To arrive at their conclusions, the researchers analyzed weather data dating back to the late 1800s from a variety of sources. This included the historic Fram expedition of 1893 to 1896, during which famed Norwegian explorer Fridtjof Nansen and his crew froze themselves into the Arctic sea ice aboard their wooden ship the Fram. While they drifted with the ice, the crew collected some of the first weather observations in the high Arctic.

The scientists also crunched data collected by manned Soviet North Pole drifting ice stations from 1937 to 1991, as well as from drifting ocean buoys. And they used a reanalysis of global atmospheric data called ERA-Interim.

A member of the Norwegian N-ICE2015 expedition adjusts an instrument out on an Arctic Ocean ice floe that measures wind and temperature. (Source: Mats Granskog/Stephen Hudson, Norwegian Polar Institute)

Out on an Arctic Ocean ice floe, a researcher from the Norwegian N-ICE2015 expedition adjusts an instrument that measures wind and temperature. (Source: Mats Granskog/Stephen Hudson, Norwegian Polar Institute)

They discovered that winter warming episodes have occurred across most of the Arctic Basin for more than a century. The crew of the Fram expedition, for example, recorded a temperature of −3.7°C (25 F) just 400 miles from the North Pole in March 1896.

In fact, researchers found that temperatures spiking to near the melting mark in the central Arctic during the last three winter seasons were “not unprecedented.”

But the warming events of the past were not as long-lasting or frequent as those being observed now. Moreover, maximum winter air temperatures at the North Pole increased between 1980 to 2016 at a rate of about 0.70°C per decade.

The research team concluded:

These trends are due to an increased number of distinct winter warming events and an increase in the average length of a single event. These patterns are consistent with recent studies that have indicated part of the rapid rise in Arctic winter temperatures may be linked to the increased occurrence of winter storm events or moisture intrusions, which transport warm and moist air into the Arctic from the midlatitudes

In fact, in the most recent years of the study, strong winds swirling around frequent major storms swept huge amounts of warmth and moisture from the Atlantic Ocean into the central Arctic.

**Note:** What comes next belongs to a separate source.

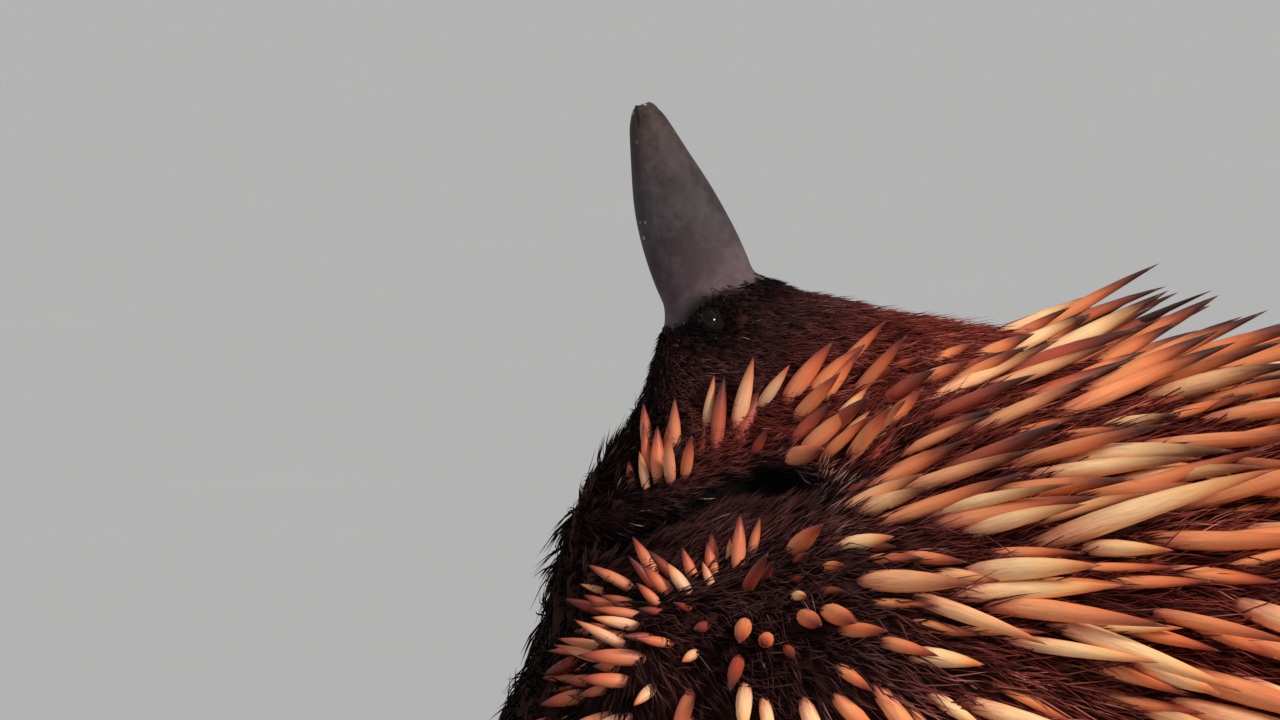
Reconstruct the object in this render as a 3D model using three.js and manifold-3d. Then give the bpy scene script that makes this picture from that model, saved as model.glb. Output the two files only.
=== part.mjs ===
// A short-beaked echidna, life size, standing on four feet with its head thrown back.
// Millimetres, +Z up, facing -Y. The origin is on the floor under the middle of the animal.
// Every solid reaches out to the tips of the fur and spines that grow on it.

import * as THREE from 'three';
import { LoftGeometry } from 'three/addons/geometries/LoftGeometry.js';
import { mergeVertices } from 'three/addons/utils/BufferGeometryUtils.js';
import Module from 'manifold-3d';

const wasm = await Module();
wasm.setup();

// Driving dimensions. While the body is laid out, y = 0 is at the base of the beak.

const GAP = 0.35;               // left between two pieces that meet

const BEAK_BASE = [0, 0, 168];  // centre of the bare beak where the fur begins
const BEAK_RISE = 41;           // how much higher its tip is
const BEAK_REACH = 15;          // how far its tip is in front of its base
const BEAK_ROOT = 1.5;          // length of beak buried in the fur of the face
const JAW_SHARE = 0.45;         // the lower jaw starts this share of the depth below the axis

const EYE_RADIUS = 3.8;
const EYE_AT = [10.4, 0.4, 162.6];
const EYE_OPENING = 4.2;        // radius of the gap in the face fur round the eye
const EYE_GAP_FLARE = 1.5;      // how much wider that gap is where the fur ends
const EYE_GAP_DEPTH = 16;

const EAR_RADIUS = 3.4;         // half the thickness of the two lips of the ear slit

const HEAD_RADIUS = 62;         // the head ends this far from the base of the beak
const NECK_RADIUS = 93;         // and the neck this far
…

“The warming events and storms are in effect one and the same,” said Robert Graham, lead study author and a climate scientist at the Norwegian Polar Institute in Tromsø, Norway, as quoted in a NASA press release. “The more storms we have, the more warming events, the more days with temperatures less than minus 10 degrees Celsius (14 degrees Fahrenheit) rather than below minus 30 degrees Celsius (minus 22 degrees Fahrenheit), and the warmer the mean winter temperature is.”

How much is human-caused climate change to blame? That’s a subject for further study. But already there is evidence that such storms are becoming more frequent and having a larger impact.

Shrinking sea ice cover due to climate change seems to be playing a role. As the edge of Arctic sea ice near Norway has retreated, that has allowed warm surface waters to move closer and closer to the North Pole in winter. That, in turn, can help rev up storms moving from the Atlantic into the Arctic.